Die von der WHO als “Variant of Interest” eingestufte JN.1-Variante war bis dato die immunflüchtigste ist (Yang et al. 2023). Der nächste evolutionäre Sprung steht nun rund zwei Jahre nach dem letzten bevor – BA.3.2 hat ein stark verändertes Spike-Protein, kann aber von der ACE2-Bindung her nicht mit den aktuellen Varianten mithalten. Es braucht aber möglicherweise nur ein oder zwei Mutationen, damit BA.3.2 so abhebt wie damals BA.2.86 mit der Escape-Mutation L455S. Das ist aber noch nicht zwingend ein Grund zur Sorge, denn der monovalente XBB-Impfstoff erzeugte gegen JN.1. immerhin noch 54% Schutz vor Infektion.

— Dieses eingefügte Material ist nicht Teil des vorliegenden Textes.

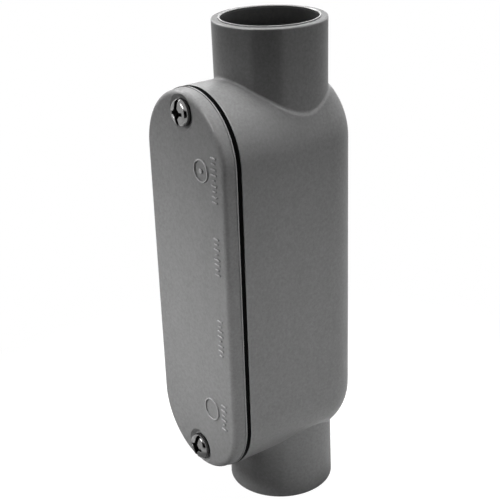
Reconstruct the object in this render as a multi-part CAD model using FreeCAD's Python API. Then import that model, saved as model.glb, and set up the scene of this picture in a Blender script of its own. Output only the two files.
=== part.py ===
import FreeCAD, Part
import math
import os

from FreeCAD import Vector

# Straight-through conduit body, trade size 1 inch (metric designator 27), moulded in rigid PVC.
# The run of conduit goes along Z. The origin is on the hub axis, in the mouth of the lower hub.
# The open front, with its gasket and cover, faces -Y. All sizes are in millimetres.

# Run and hubs
total_length = 181.3
conduit_diameter = 33.4
socket_clearance = 0.1
socket_depth = 22.2
mouth_chamfer = 0.25
mouth_lip_width = 0.65
mouth_lip_height = 0.35
hub_mouth_radius = 19.85
hub_root_radius = 19.5
hub_edge_round = 0.4
stop_ledge = 3.4
throat_radius = 13.3
throat_flare = 1.6

# Trough of the housing
body_half_width = 23.57
body_half_span = 48.35
rim_depth = 30.7
back_depth = 22.48
back_round = 14.4
wall = 3.2
cavity_draft = 0.4
hub_blend = 0.9
rim_edge_break = 0.35

# Cover screws
screw_inset = 7.65
screw_shank_radius = 2.4
screw_length = 12.7
screw_point = 0.9
thread_clearance = 0.05
tip_room = 1.8
head_radius = 4.75
head_height = 3.45
head_crown = 0.5
head_edge_round = 1.9
slot_width = 1.25
slot_depth = 1.8
cross_arm = 2.65
cross_width = 1.2
cross_depth = 2.2
cross_floor = 0.45
slot_angles = {"upper": 92.0, "lower": 82.0}

# Bosses for the screws
boss_radius = 5.2
boss_depth = 14.6

# Gasket
gasket_thickness = 1.83
gasket_inset = 0.22
gasket_land = 4.4
gasket_lug_radius = 5.6
gasket_hole_clearance = 0.15

# Cover
cover_set_back = 0.07
cover_thickness = 4.95
cover_draft = 0.7
cover_edge_round = 2.0
cover_bead = 0.2
cover_bead_height = 0.45
cover_wall = 2.4
cover_rim_width = 3.2
cover_boss_radius = 5.8
cover_hole_clearance = 0.3
seat_depth = 1.0
seat_clearance = 0.45
seat_flare = 1.4

# Worked out from the sizes above
mid_height = total_length / 2
socket_radius = conduit_diameter / 2 + socket_clearance
end_reach = body_half_span + body_half_width
inner_end = mid_height - body_half_span
cover_half_width = body_half_width - cover_set_back
screw_offset = end_reach - screw_inset
screw_heights = {"upper": mid_height + screw_offset, "lower": mid_height - screw_offset}
rim_y = -rim_depth
gasket_front_y = rim_y - gasket_thickness
cover_front_y = gasket_front_y - cover_thickness
seat_y = cover_front_y + seat_depth
ledge_top = socket_depth + stop_ledge
overcut = 1.0


def stadium(y, radius):
    """Round-ended outline in a plane of constant y, centred on the middle of the run."""
    top = mid_height + body_half_span
    bottom = mid_height - body_half_span
    edges = [
        Part.Arc(
            Vector(radius, y, top), Vector(0, y, top + radius), Vector(-radius, y, top)
        ).toShape(),
        Part.LineSegment(Vector(-radius, y, top), Vector(-radius, y, bottom)).toShape(),
        Part.Arc(
            Vector(-radius, y, bottom), Vector(0, y, bottom - radius), Vector(radius, y, bottom)
        ).toShape(),
        Part.LineSegment(Vector(radius, y, bottom), Vector(radius, y, top)).toShape(),
    ]
    return Part.Wire(edges)


def straight_block(y_a, y_b, radius):
    """Round-ended block with square sides between two planes of constant y."""
    return Part.Face(stadium(y_a, radius)).extrude(Vector(0, y_b - y_a, 0))


def drafted_block(y_a, radius_a, y_b, radius_b):
    """Round-ended block whose side leans from one outline to the other."""
    return Part.makeLoft([stadium(y_a, radius_a), stadium(y_b, radius_b)], True, True)


def edges_in_plane(shape, y):
    """Edges that lie in the plane at y."""
    found = []
    for edge in shape.Edges:
        box = edge.BoundBox
        if abs(box.YMin - y) < 1e-4 and abs(box.YMax - y) < 1e-4:
            found.append(edge)
    return found


def turned(points):
    """Solid of revolution about the hub axis from (radius, height) corners."""
    corners = [Vector(radius, 0, height) for radius, height in points]
    profile = Part.Face(Part.makePolygon(corners + corners[:1]))
    return profile.revolve(Vector(0, 0, 0), Vector(0, 0, 1), 360)


def flipped(shape):
    """The same shape turned end for end about the middle of the run."""
    twin = shape.copy()
    twin.rotate(Vector(0, 0, mid_height), Vector(0, 1, 0), 180)
    return twin


def bar(radius, y_a, y_b, height):
    """Round bar parallel to Y between two planes, on the centre line at a height."""
    return Part.makeCylinder(radius, y_b - y_a, Vector(0, y_a, height), Vector(0, 1, 0))


def lug(radius, y_a, y_b, height, reach):
    """Round pad at a screw, run out towards the nearer end of the body by a reach."""
    low = height if height > mid_height else height - reach
    run_out = Part.makeBox(2 * radius, y_b - y_a, reach, Vector(-radius, y_a, low))
    return bar(radius, y_a, y_b, height).fuse(run_out)


def trough():
    """Outer form of the trough: square rim in front, large round along the back."""
    block = straight_block(rim_y, back_depth, body_half_width)
    block = block.makeFillet(back_round, edges_in_plane(block, back_depth))
    return block.makeFillet(rim_edge_break, edges_in_plane(block, rim_y))


def hub_barrel():
    """Lower hub with a low lip round its socket, drafted and run on into the trough's wall."""
    lip_radius = socket_radius + mouth_lip_width
    barrel = turned(
        [
            (0, 0),
            (lip_radius, 0),
            (lip_radius, mouth_lip_height),
            (hub_mouth_radius, mouth_lip_height),
            (hub_root_radius, inner_end),
            (0, inner_end),
        ]
    )
    mouth_edges = []
    for edge in barrel.Edges:
        box = edge.BoundBox
        if abs(box.XMax - hub_mouth_radius) < 1e-4 and box.ZLength < 1e-4:
            mouth_edges.append(edge)
    return barrel.makeFillet(hub_edge_round, mouth_edges)


def blend_hubs(shape):
    """Concave blend along the seam where each hub's drafted side runs into the trough."""
    seams = []
    for face in shape.Faces:
        if not isinstance(face.Surface, Part.Cone):
            continue
        for edge in face.Edges:
            if edge.BoundBox.ZLength > hub_edge_round and not edge.isSeam(face):
                seams.append(edge)
    return shape.makeFillet(hub_blend, seams)


def cavity():
    """Wiring space with a rounded floor, kept off the conduit stops and the bosses."""
    mouth_radius = body_half_width - wall
    floor_y = back_depth - wall
    space = drafted_block(rim_y, mouth_radius, floor_y, mouth_radius - cavity_draft)
    space = space.makeFillet(back_round - wall, edges_in_plane(space, floor_y))
    space = space.fuse(straight_block(rim_y - overcut, rim_y, mouth_radius))
    stop = turned([(0, 0), (hub_root_radius, 0), (hub_root_radius, ledge_top), (0, ledge_top)])
    kept = [stop, flipped(stop)]
    for height in screw_heights.values():
        kept.append(lug(boss_radius, rim_y - 2 * overcut, rim_y + boss_depth, height, screw_inset))
    return space.cut(kept)


def hub_bore():
    """Chamfered socket, conduit stop and flared throat of the lower hub."""
    start = Vector(0, 0, 0)
    corners = [
        start,
        Vector(socket_radius + mouth_chamfer, 0, 0),
        Vector(socket_radius, 0, mouth_chamfer),
        Vector(socket_radius, 0, socket_depth),
        Vector(throat_radius, 0, socket_depth),
        Vector(throat_radius, 0, ledge_top - throat_flare),
    ]
    flare_centre = corners[-1] + Vector(throat_flare, 0, 0)
    diagonal = throat_flare * math.sqrt(0.5)
    flare_middle = flare_centre + Vector(-diagonal, 0, diagonal)
    flare_end = flare_centre + Vector(0, 0, throat_flare)
    past_end = Vector(flare_end.x, 0, inner_end)
    edges = Part.makePolygon(corners).Edges
    edges.append(Part.Arc(corners[-1], flare_middle, flare_end).toShape())
    edges += Part.makePolygon([flare_end, past_end, Vector(0, 0, past_end.z), start]).Edges
    profile = Part.Face(Part.Wire(edges))
    return profile.revolve(Vector(0, 0, 0), Vector(0, 0, 1), 360)


def housing():
    """One moulding: trough, two hubs, conduit stops and screw bosses."""
    barrel = hub_barrel()
    outside = trough().fuse([barrel, flipped(barrel)]).removeSplitter().Solids[0]
    outside = blend_hubs(outside)
    bore = hub_bore()
    cuts = [cavity(), bore, flipped(bore)]
    pilot_radius = screw_shank_radius + thread_clearance
    pilot_floor_y = seat_y + screw_length + tip_room
    for height in screw_heights.values():
        cuts.append(bar(pilot_radius, rim_y - overcut, pilot_floor_y, height))
    return outside.cut(cuts)


def gasket():
    """Flat foam ring with a lug round each screw."""
    outer_radius = cover_half_width - gasket_inset
    inner_radius = outer_radius - gasket_land
    window = straight_block(gasket_front_y - overcut, rim_y + overcut, inner_radius)
    for height in screw_heights.values():
        window = window.cut(
            lug(gasket_lug_radius, gasket_front_y - 2 * overcut, rim_y + 2 * overcut, height, screw_inset)
        )
    ring = straight_block(gasket_front_y, rim_y, outer_radius).cut(window)
    hole_radius = screw_shank_radius + gasket_hole_clearance
    for height in screw_heights.values():
        ring = ring.cut(bar(hole_radius, gasket_front_y - overcut, rim_y + overcut, height))
    return ring


def cover():
    """Hollow-backed lid with drafted sides, rounded front edge and dished screw seats."""
    front_radius = cover_half_width - cover_draft
    lid = drafted_block(
        gasket_front_y, cover_half_width - cover_bead, cover_front_y, front_radius
    )
    lid = lid.makeFillet(cover_edge_round, edges_in_plane(lid, cover_front_y))
    bead = straight_block(gasket_front_y - cover_bead_height, gasket_front_y, cover_half_width)
    lid = lid.fuse(bead)
    pocket_radius = cover_half_width - cover_rim_width
    pocket_floor_y = cover_front_y + cover_wall
    pocket = straight_block(pocket_floor_y, gasket_front_y + overcut, pocket_radius)
    hole_radius = screw_shank_radius + cover_hole_clearance
    seat_radius = head_radius + seat_clearance
    cuts = []
    for height in screw_heights.values():
        pad_end_y = gasket_front_y + 2 * overcut
        pocket = pocket.cut(
            lug(cover_boss_radius, pocket_floor_y - overcut, pad_end_y, height, screw_inset)
        )
        cuts.append(bar(hole_radius, cover_front_y - overcut, gasket_front_y + overcut, height))
        slope = seat_flare / seat_depth
        cuts.append(
            Part.makeCone(
                seat_radius,
                seat_radius + slope * (seat_depth + overcut),
                seat_depth + overcut,
                Vector(0, seat_y, height),
                Vector(0, -1, 0),
            )
        )
    return lid.cut([pocket] + cuts)


def screw(height, slot_angle):
    """Combination pan-head machine screw, its thread drawn as a plain shank."""
    top_y = seat_y - head_height
    tip_y = seat_y + screw_length
    crown_edge = Vector(head_radius - head_edge_round, top_y + head_crown, 0)
    crown_middle = Vector(crown_edge.x / 2, top_y + head_crown / 4, 0)
    round_centre = crown_edge + Vector(0, head_edge_round, 0)
    diagonal = head_edge_round * math.sqrt(0.5)
    shoulder = round_centre + Vector(head_edge_round, 0, 0)
    shoulder_middle = round_centre + Vector(diagonal, -diagonal, 0)
    edges = [
        Part.Arc(Vector(0, top_y, 0), crown_middle, crown_edge).toShape(),
        Part.Arc(crown_edge, shoulder_middle, shoulder).toShape(),
    ]
    edges += Part.makePolygon(
        [
            shoulder,
            Vector(head_radius, seat_y, 0),
            Vector(screw_shank_radius, seat_y, 0),
            Vector(screw_shank_radius, tip_y - screw_point, 0),
            Vector(screw_shank_radius - screw_point, tip_y, 0),
            Vector(0, tip_y, 0),
            Vector(0, top_y, 0),
        ]
    ).Edges
    blank = Part.Face(Part.Wire(edges)).revolve(Vector(0, 0, 0), Vector(0, 1, 0), 360)
    slot = Part.makeBox(
        2 * head_radius + 2,
        slot_depth + overcut,
        slot_width,
        Vector(-head_radius - 1, top_y - overcut, -slot_width / 2),
    )
    lean = (cross_arm - cross_floor) / cross_depth
    reach = cross_arm + lean * overcut
    arm_corners = [
        Vector(-reach, top_y - overcut, -cross_width / 2),
        Vector(reach, top_y - overcut, -cross_width / 2),
        Vector(cross_floor, top_y + cross_depth, -cross_width / 2),
        Vector(-cross_floor, top_y + cross_depth, -cross_width / 2),
    ]
    arm = Part.Face(Part.makePolygon(arm_corners + arm_corners[:1]))
    arm = arm.extrude(Vector(0, 0, cross_width))
    other_arm = arm.copy()
    other_arm.rotate(Vector(0, 0, 0), Vector(0, 1, 0), 90)
    piece = blank.cut([slot, arm, other_arm])
    piece.rotate(Vector(0, 0, 0), Vector(0, -1, 0), slot_angle)
    piece.translate(Vector(0, 0, height))
    return piece


def single(shape):
    """The one solid of a result, or an error where an operation left more or none."""
    if len(shape.Solids) != 1:
        raise ValueError("expected one solid, found %d" % len(shape.Solids))
    return shape.Solids[0]


def main():
    pieces = {"housing": housing(), "gasket": gasket(), "cover": cover()}
    for end, height in screw_heights.items():
        pieces[end + "_cover_screw"] = screw(height, slot_angles[end])
    os.makedirs("parts", exist_ok=True)
    for name, shape in pieces.items():
        solid = single(shape)
        solid.exportStep("parts/" + name + ".step")
        print("%s: %.1f mm3, valid %s" % (name, solid.Volume, solid.isValid()))


main()
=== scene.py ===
import math

import bmesh
import bpy
from mathutils import Matrix, Vector, noise
from mathutils.bvhtree import BVHTree


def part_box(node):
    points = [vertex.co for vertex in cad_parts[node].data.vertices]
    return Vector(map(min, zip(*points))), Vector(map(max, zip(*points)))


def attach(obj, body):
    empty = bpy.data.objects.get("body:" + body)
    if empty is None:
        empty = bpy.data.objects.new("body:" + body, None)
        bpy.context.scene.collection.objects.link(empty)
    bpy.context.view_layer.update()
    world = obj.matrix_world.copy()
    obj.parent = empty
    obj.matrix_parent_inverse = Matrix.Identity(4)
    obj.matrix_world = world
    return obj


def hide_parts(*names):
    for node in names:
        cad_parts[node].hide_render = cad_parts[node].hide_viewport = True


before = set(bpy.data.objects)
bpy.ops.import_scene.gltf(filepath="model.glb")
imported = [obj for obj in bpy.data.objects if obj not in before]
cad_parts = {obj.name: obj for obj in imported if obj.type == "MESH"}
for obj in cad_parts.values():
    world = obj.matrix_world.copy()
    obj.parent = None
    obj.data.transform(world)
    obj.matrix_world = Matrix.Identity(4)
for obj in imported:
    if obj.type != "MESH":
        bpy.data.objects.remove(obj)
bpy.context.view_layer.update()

# A grey PVC conduit body with its gasket, cover and two screws, stood on a white table.
# Everything is in metres, so sizes below are written as so many mm.
mm = 0.001
print("frame loaded:", ", ".join(sorted(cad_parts)))


def addObject(name, data):
    made = bpy.data.objects.new(name, data)
    bpy.context.scene.collection.objects.link(made)
    return made


def middleOf(node):
    low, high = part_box(node)
    return (low + high) / 2


# Camera, at the photograph's viewing angle

cameraSettings = {
    "location": (302.995 * mm, -230.544 * mm, 259.925 * mm),
    "turn": 54.14,  # degrees round from looking along +Y
    "down": 23.37,
    "roll": -2.047,
    "lens": 81.45,
    "sensor": 36.0,
}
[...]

Bei einem shift-Ereignis wird ein Virus mit einem komplett neuen Antigen erzeugt, etwa mit dem Influenzavirus, das in den Jahren 1918 (Spanische Grippe), 1957 (Asiatische Grippe), 1968 (Hong Kong Grippe) und 2009 (H1N1, “Schweinegrippe”) jeweils eine Pandemie ausgelöst hat.

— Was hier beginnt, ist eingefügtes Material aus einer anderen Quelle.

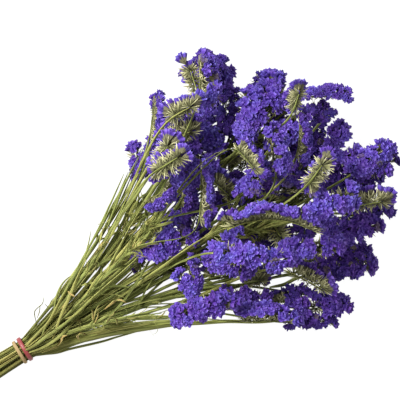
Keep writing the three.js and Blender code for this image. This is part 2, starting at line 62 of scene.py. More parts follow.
camera_data = bpy.data.cameras.new("camera")
camera = bpy.data.objects.new("camera", camera_data)
bpy.context.scene.collection.objects.link(camera)
camera.location = (*camera_over, camera_height)
camera.rotation_euler = (0, 0, camera_roll)
camera_data.lens = camera_data.sensor_width * (camera_height - picture_at) / picture_width
camera_data.clip_end = 20
bpy.context.scene.camera = camera

# ---- Floor and light ----
# The floor is a plain sheet of opal acrylic, lit from below. A broad soft light stands over the
# bunch's upper left, a weak one fills from the other side, and the rest is even light all round.
floor_half = 3
floor_drop = 0.0004
floor_white = (0.1, 0.1, 0.1, 1)
floor_glow = 0.97
world_light = 0.4
lamps = (
    ("key_light", (-0.55, 0.95, 1.3), 0.7, 46),
    ("fill_light", (1.1, -0.9, 1.3), 1.4, 3),
)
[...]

Die Voraussetzungen für eine Pandemie sind demnach dann erfüllt, wenn ein neuartiger Erreger auf eine immun-naive Bevölkerung trifft – im Unterschied zur saisonalen Influenza, die jährlich während einer bestimmten Jahreszeit auftritt und typischerweise weniger schwere Erkrankungen verursacht, weil es von vorhergehenden Virussträngen Kreuzimmunität gibt.

Im Unterschied zu Influenza mutiert SARS-CoV2 wesentlich häufiger (Markov et al. 2023) und die antigenische Drift führt gemeinsam nachlassender Immunität zu mehreren Wellen pro Jahr (Albright et al. 2023). Es hat sich bisher nicht bewahrheitet, dass SARS-CoV2 mit fortschreitender Virusentwicklung und Bevölkerungsimmunität nurmehr “Miniwellen” verursachen würde (Callaway 05/2023). Diese und andere Aussagen wie von Virologe Drosten (“virologische Sackgasse”, Die Zeit 11/2022) scheinen regional zu passen, aber nicht global.